Elizabeth Tudor was indeed confirmed (by Cranmer) immediately after her baptism. So, also, was the son born to Cecilia, Margravine of Baden (a daughter of Gustav Vasa, Sweden's version of Henry VIII), during her visit to England in 1566. The same Elizabeth Tudor offering to be his godmother, she named the child "Edwardus Fortunatus," and he was baptized and confirmed at one and the same time -- by Matthew Parker I think.

Once I Was A Clever Boy said...

I think your ecclesiastical geography is letting you down Father - the Thames divided the diocese of Lincoln (Oxfordshire and Buckinghamshire) from that of Salisbury (Berkshire). Winchester had the Surrey bank, and London the Middlesex shore. However, your basic point about the size of north European dioceses holds good.

Anonymous said...

To Joshua's verdict: ''Confirmation before Communion, and Communion only for the confirmed'', I can only add ''Amen!'' Ideally, Confirmation should immediately follow upon Baptism, and First Communion upon Confirmation. But confirming and then communing eight-year olds is certainly a huge step back in the right direction, the direction of Tradition. In the editions of Pontificale Romanum and Rituale Romanum in my possession, the rubric directs confirmation sponsors to set their right hand upon the right shoulder of the confirmand, and, if there be any infants to confirm, to hold them in their arms. I believe that Fr. Hunwicke is also correct in his insights regarding the advantages of the original small medidterannean city-bishoprics versus the huge northern bishopdoms. Alas, Italy at some time eventually followed eventually norhtern pattern, reducing the number of its bishoprics. The abolished bishoprics became titular dioceses. As a result, our modern-day boships are no longer Fathers of their priests and faithful, but distant business administrators.

Rubricarius said...

Hear, hear too!

The restoration of the proper order for Baptism, Confirmation and Communion is most welcome.
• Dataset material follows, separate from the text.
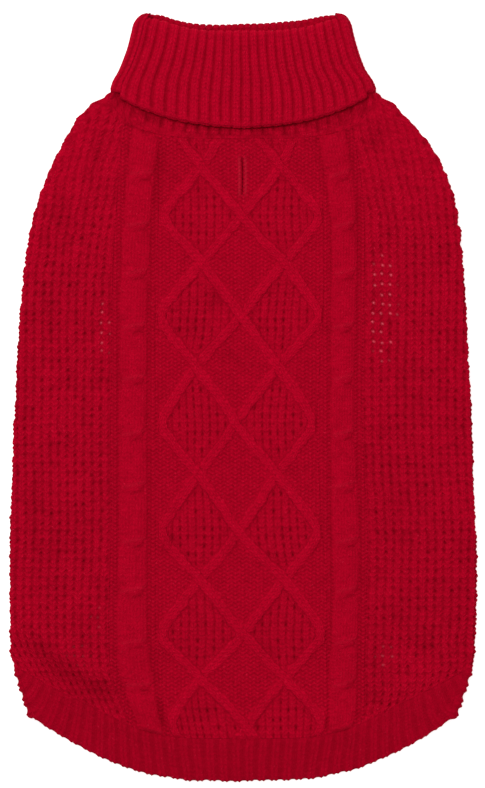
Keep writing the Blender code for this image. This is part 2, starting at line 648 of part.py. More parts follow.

Hopefully not the only change of Pius X that will be reversed in time...

IanW said...

Neque LU neque Everton, sed Waterloo.

davidforster said...

If it's more Traditional, then I'm in favour of it, obviously.
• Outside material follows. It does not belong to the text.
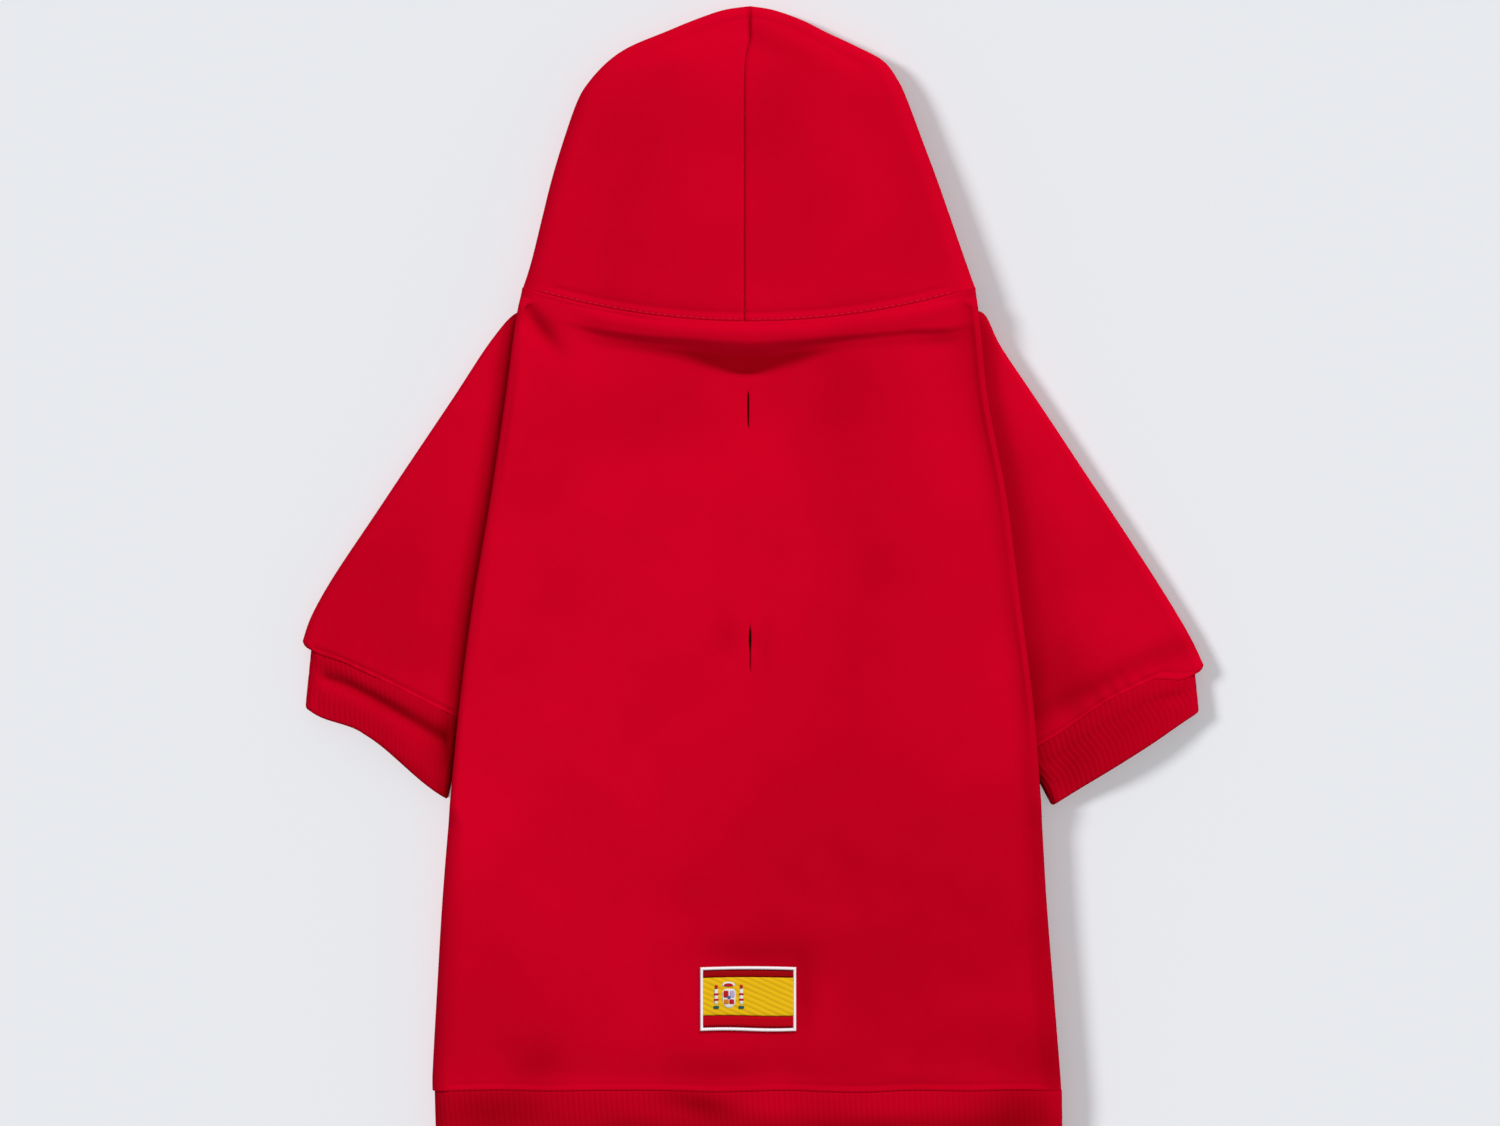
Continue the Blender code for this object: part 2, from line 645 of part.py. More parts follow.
def make_hem(material, collection):
    shares = rib_shares(2 * HEM_HALF_WIDTH)
    grid = []
    for row in HEM:
        y = HEM_SEAM_Y - HEM_DEPTH * row.depth
        left = Vector((-row.left * HEM_HALF_WIDTH, y))
        right = Vector((row.right * HEM_HALF_WIDTH, y))

        def rise(place, share, row=row):
            return CROWN * row.height * crown_at(2 * share - 1)

        grid.append(ring(left, right, EDGE_HEIGHT * row.height, ribbed(rise, shares), shares))
    grid[0] = moved(grid[0], -SEAM_GAP / 2)
    return skin("hem_band", grid, RIB_FABRIC, material, collection, closed=True)


def on_back(x, y, lift):
    """A point over the lower back, the lift above its outer skin."""
    return (x, y, back_height((NECK_EDGE_Y - y) / BODY_LENGTH, x) + lift)


def rectangle(left, right, low, high, lift, steps=5):
    """A closed loop of points over the back, round a rectangle."""
    corners = [(left, low), (right, low), (right, high), (left, high)]
    loop = []
    for (x0, y0), (x1, y1) in zip(corners, corners[1:] + corners[:1]):
        for step in range(steps):
            loop.append(on_back(mix(x0, x1, step / steps), mix(y0, y1, step / steps), lift))
    return loop


def make_patch(collection):
    """A framed patch of three stripes with a small raised shield, sewn on above the hem."""
    middle_x = PATCH.across * HEM_HALF_WIDTH
    middle_y = NECK_EDGE_Y - PATCH.along * BODY_LENGTH
    left, right = middle_x - PATCH_WIDTH / 2, middle_x + PATCH_WIDTH / 2
    low, high = middle_y - PATCH_HEIGHT / 2, middle_y + PATCH_HEIGHT / 2
    lift = SEAM_GAP + PATCH_THICKNESS
    border = cloth_material("patch_border", WHITE, 0.6)
    loops = [
        rectangle(left, right, low, high, lift),
        rectangle(
            left + PATCH_BORDER, right - PATCH_BORDER, low + PATCH_BORDER, high - PATCH_BORDER, lift
        ),
    ]
    skin("patch_border", loops, PATCH_THICKNESS, border, collection, closed=True, flip=True)
    inside = PATCH_BORDER + SEAM_GAP
    field = PATCH_HEIGHT - 2 * inside
    top = high - inside
    for stripe in STRIPES:
        bottom = top - stripe.share * field
        rows = []
        for y in (top, (top + bottom) / 2, bottom + SEAM_GAP):
            row = []
            for step in range(PATCH_STEPS + 1):
                row.append(on_back(mix(left + inside, right - inside, step / PATCH_STEPS), y, lift))
            rows.append(row)
        colour = cloth_material(f"patch_{stripe.name}", stripe.colour, 0.6)
        skin(f"patch_stripe_{stripe.name}", rows, PATCH_THICKNESS, colour, collection)
        if stripe.name == "middle":
            make_crest(middle_x, (top + bottom) / 2, lift + SEAM_GAP, collection)
        top = bottom


def make_crest(middle_x, middle_y, lift, collection):
    """A plain heater shield: straight sides in its upper half, two arcs that meet below."""
    x = middle_x + CREST_ACROSS * PATCH_WIDTH
    half = CREST_WIDTH / 2
    top = middle_y + CREST_HEIGHT / 2
    rows = []
    for step in range(PATCH_STEPS + 1):
        down = step / PATCH_STEPS
        width = half * math.sqrt(max(1 - max(2 * down - 1, 0) ** 2, 0.02))
        row = []
        for across in (-1, -0.5, 0, 0.5, 1):
            row.append(on_back(x + across * width, top - down * CREST_HEIGHT, lift + CREST_THICKNESS))
        rows.append(row)
    crest = cloth_material("patch_crest", CREST_RED, 0.6)
    return skin("patch_crest", rows, CREST_THICKNESS, crest, collection)


def main():
    garment, cutters = start_scene()
    jersey = cloth_material("jersey", RED)
    rib = cloth_material("rib_knit", RIB_RED)
    make_back(jersey, garment, cutters)
    make_belly(jersey, garment)
    make_hem(rib, garment)
    for arm in ARMS:
        make_hood_half(arm, jersey, garment)
        make_sleeve(arm, jersey, garment)
        make_cuff(arm, rib, garment)
    make_patch(garment)


main()
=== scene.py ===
"""The looks of a dog hoodie laid flat, back up: fine cloth panels, ribs, seams, topstitching and a patch.

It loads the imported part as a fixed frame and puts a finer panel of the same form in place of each
plain one. Lengths are in metres, +X runs to the right sleeve, +Y to the hood and +Z up.
"""

import math
from collections import namedtuple
from functools import lru_cache

import bpy
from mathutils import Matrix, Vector, noise

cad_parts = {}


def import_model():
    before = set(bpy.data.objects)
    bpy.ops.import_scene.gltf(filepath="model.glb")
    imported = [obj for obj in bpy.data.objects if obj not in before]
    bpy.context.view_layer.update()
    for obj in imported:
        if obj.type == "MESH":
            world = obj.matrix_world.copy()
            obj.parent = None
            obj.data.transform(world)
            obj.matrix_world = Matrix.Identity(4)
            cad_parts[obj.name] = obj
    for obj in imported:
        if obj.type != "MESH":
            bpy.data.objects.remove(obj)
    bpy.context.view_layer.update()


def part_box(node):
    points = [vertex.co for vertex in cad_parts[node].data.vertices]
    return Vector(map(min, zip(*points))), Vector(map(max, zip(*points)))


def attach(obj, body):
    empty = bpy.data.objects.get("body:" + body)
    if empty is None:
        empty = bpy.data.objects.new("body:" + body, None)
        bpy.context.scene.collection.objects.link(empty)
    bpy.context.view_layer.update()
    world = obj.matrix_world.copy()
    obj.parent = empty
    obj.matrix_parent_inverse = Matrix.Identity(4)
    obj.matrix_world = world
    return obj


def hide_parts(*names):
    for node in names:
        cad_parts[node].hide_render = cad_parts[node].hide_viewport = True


MM = 0.001

# Cloth
FABRIC = 1.8 * MM
RIB_FABRIC = 2.2 * MM
SEAM_GAP = 0.05 * MM
RIB_PITCH = 2.7 * MM
RIB_RELIEF = 0.32 * MM
RIB_SHARPNESS = 0.7
POINTS_PER_RIB = 6

# Lengths along the garment
HOOD_LENGTH = 140 * MM
BODY_LENGTH = 401.5 * MM
HEM_DEPTH = 41.5 * MM
NECK_EDGE_Y = (BODY_LENGTH + HEM_DEPTH - HOOD_LENGTH) / 2
HEM_SEAM_Y = NECK_EDGE_Y - BODY_LENGTH

# Widths
HEM_HALF_WIDTH = 157.5 * MM
NECK_HALF_WIDTH = 113.5 * MM
FACE_OPENING_HALF_WIDTH = 56 * MM
FACE_OPENING_LENGTH = 133 * MM
FLAP_WIDTH = 24 * MM
FLAP_SHELF = 10.3 * MM
FLAP_LAP = 4 * MM

# Heights of the outer skin over the floor. A crown is flat in its middle and falls to its edges.
EDGE_HEIGHT = 19 * MM
CROWN = 6 * MM
CROWN_FLATNESS = 2.5
CROWN_FALL = 1.5
SLEEVE_HEIGHT = 11 * MM
SLEEVE_CROWN = 3.5 * MM
SLEEVE_CLEAR = 32 * MM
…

Furthermore, I can see the reasoning for administering confirmation sooner, instead of leaving it until the teenage years. That's as much a pastoral question as theological, perhaps.

However, can someone more theologically learned than me explain why, on doctrinal grounds, it is preferable for confirmation to be administered prior to communion. Is communion somehow more efficacous if you've been confirmed? Or what? I would appreciate enlightenment on that point.

William Hyland said...

Fr. H, I really appreciate this post.

I almost feel that Confirmation must on some level be implicit or included in infant Baptism under the current Roman understanding, or else how can the whole current RC praxis be justified in light of the whole tradition?

That of course requires an answer to what exactly is meant to happen in the current RC sacrament of confirmation, or at least why it is necessary, since it clearly is no longer seen as a sine qua non for receiving Holy Communion.

When people convert to the RC Church, they receive the sacraments in the proper order, at least.

Maureen Lash said...

Instauratio Hepatipolitana, surely.

carl said...


My understanding is that Communion is a more full share in fellowship with the Persons of the Blessed Trinity than is Confirmation, and so should follow upon Confirmation. Communion before Confirmation is in a sense giving the more profound sacrament earlier, which just doesn't make sense. The sacraments of initiation should build upon one another, from the beginning of God's life in your soul (baptism) to a deeper connection with the Spirit in particular (confirmation) to receiving the very body, blood, soul, and divinity of Christ (communion).

Joshua said...

In my own (not terribly marvellous) Catholic diocese, firstly children must make their first confession (termed "First Reconciliation", to my mind an awful mouthful and harder to for kids to understand than "confession", but there you go), and then later on are confirmed: at that very Mass, they go on to make their first Communion (again, rather oddly termed "First Eucharist", which strikes me as a bit of a misnomer, since presumably they have attended celebrations of the Eucharist previously).

This has been a recent change, and I think children are being shriven, chrismated and houselled at younger ages than previously - which may mean catechesis isn't what it should be (but that is an ongoing problem for all ages, sexes and conditions), but does prevent the turning of confirmation in particular into a Catholic bar mitzvah, mixed up with adolescence and ideas of graduation to adult maturity.

One vexing issue in Australia is that too many parents only seek to get their kids "done" (a.k.a. Catholic sheep-dip) because once their offspring have the certificates to prove they've received the sacraments, they have a better chance of enrolling them at Catholic schools, which have the reputation of having (slightly) better discipline than government schools, and being a cheap form of private education.

This has the result of filling up Catholic schools with persons only nominally Catholic, and of, in the words of one disgusted priest, "giving the sacraments to pagans". Sacrilege?

(Here, while all private schools receive government funding, the Catholic and independent schools remain separate, and charge fees. About one third of all students in Australia attend such private schools.)

Steve Cavanaugh said...

Communion is not only a sacrament of encounter with the Lord, but also of ecclesial unity (which is why the Church forbids communion of those who do not share the faith and are outside the bounds of communion, except in rare circumstances). And the guarantee of our communion with the wider church is our communion with our bishop or ordinary, who is himself in communion with the Apostolic See. I take it that this is the primary reason why confirmation was separated from baptism, as Fr. Hunwicke mentioned, so that it could continue to be administered by the bishop, and thus be an effective sign of communion with the Church. Our Holy Communions then strengthen that ecclesial communion, as well as our personal union with the Lord.

To have side-stepped confirmation which confers the gifts of the Holy Ghost, is to render our worship "in spirit and in truth" a bit less substantial, it seems to me.